The request
Track down the lines that contain "materials" and copy them.
# Start of Source material
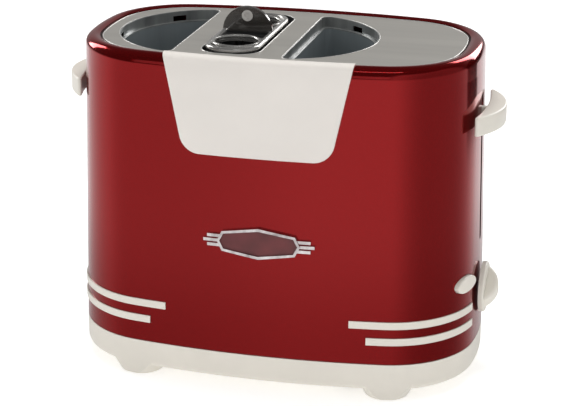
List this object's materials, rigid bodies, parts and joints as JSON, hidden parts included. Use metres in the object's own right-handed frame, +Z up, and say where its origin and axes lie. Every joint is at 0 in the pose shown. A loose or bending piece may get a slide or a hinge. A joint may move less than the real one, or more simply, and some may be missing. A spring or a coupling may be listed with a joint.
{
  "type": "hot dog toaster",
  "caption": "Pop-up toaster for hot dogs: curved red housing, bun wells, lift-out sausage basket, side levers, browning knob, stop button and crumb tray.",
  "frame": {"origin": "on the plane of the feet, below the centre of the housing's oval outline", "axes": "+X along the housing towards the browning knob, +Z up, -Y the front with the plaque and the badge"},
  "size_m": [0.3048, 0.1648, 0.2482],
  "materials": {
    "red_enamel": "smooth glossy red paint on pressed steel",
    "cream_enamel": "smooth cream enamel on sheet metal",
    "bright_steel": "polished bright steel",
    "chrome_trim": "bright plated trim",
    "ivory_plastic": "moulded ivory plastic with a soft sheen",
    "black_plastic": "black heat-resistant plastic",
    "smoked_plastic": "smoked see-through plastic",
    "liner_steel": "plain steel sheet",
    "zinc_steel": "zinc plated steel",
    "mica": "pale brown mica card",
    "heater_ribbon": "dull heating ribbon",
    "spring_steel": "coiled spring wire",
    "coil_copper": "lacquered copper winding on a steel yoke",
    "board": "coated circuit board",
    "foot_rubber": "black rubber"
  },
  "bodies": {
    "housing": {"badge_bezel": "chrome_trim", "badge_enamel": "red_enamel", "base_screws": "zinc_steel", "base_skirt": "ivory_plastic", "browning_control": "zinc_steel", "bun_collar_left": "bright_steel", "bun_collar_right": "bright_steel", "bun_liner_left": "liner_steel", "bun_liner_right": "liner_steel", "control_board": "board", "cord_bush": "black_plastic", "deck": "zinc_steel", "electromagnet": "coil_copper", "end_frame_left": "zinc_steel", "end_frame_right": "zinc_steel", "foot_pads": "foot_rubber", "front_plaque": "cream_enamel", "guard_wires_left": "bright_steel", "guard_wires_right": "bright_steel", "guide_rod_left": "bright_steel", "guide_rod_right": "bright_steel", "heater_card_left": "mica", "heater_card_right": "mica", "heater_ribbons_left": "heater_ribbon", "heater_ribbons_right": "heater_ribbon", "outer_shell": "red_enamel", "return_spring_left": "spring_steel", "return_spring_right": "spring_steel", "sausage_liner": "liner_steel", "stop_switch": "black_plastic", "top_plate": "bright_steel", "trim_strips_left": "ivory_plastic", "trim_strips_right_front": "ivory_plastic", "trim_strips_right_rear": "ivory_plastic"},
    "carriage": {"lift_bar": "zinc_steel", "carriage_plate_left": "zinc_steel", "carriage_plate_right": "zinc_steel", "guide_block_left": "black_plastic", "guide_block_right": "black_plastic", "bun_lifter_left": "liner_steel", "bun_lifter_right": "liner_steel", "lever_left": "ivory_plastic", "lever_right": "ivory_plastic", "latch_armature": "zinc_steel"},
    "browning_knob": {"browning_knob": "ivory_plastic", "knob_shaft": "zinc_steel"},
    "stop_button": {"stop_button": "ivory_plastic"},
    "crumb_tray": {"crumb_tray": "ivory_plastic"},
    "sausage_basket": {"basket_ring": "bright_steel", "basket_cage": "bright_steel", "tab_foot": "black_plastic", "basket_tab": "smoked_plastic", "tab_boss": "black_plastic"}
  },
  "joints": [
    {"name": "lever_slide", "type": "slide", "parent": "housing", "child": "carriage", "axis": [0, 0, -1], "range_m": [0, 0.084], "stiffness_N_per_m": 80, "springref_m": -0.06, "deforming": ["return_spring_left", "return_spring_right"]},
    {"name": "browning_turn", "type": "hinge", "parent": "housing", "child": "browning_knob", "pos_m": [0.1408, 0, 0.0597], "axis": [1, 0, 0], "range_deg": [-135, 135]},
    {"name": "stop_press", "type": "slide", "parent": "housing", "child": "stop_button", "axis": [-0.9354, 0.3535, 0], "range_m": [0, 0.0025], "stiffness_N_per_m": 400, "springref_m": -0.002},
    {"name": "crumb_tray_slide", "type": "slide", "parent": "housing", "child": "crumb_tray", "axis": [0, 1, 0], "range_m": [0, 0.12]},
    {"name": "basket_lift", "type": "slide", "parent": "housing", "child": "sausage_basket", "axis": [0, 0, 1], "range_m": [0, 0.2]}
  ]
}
# End of Source material
Result
List this object's materials, rigid bodies, parts and joints as JSON, hidden parts included. Use metres in the object's own right-handed frame, +Z up, and say where its origin and axes lie. Every joint is at 0 in the pose shown. A loose or bending piece may get a slide or a hinge. A joint may move less than the real one, or more simply, and some may be missing. A spring or a coupling may be listed with a joint.
  "materials": {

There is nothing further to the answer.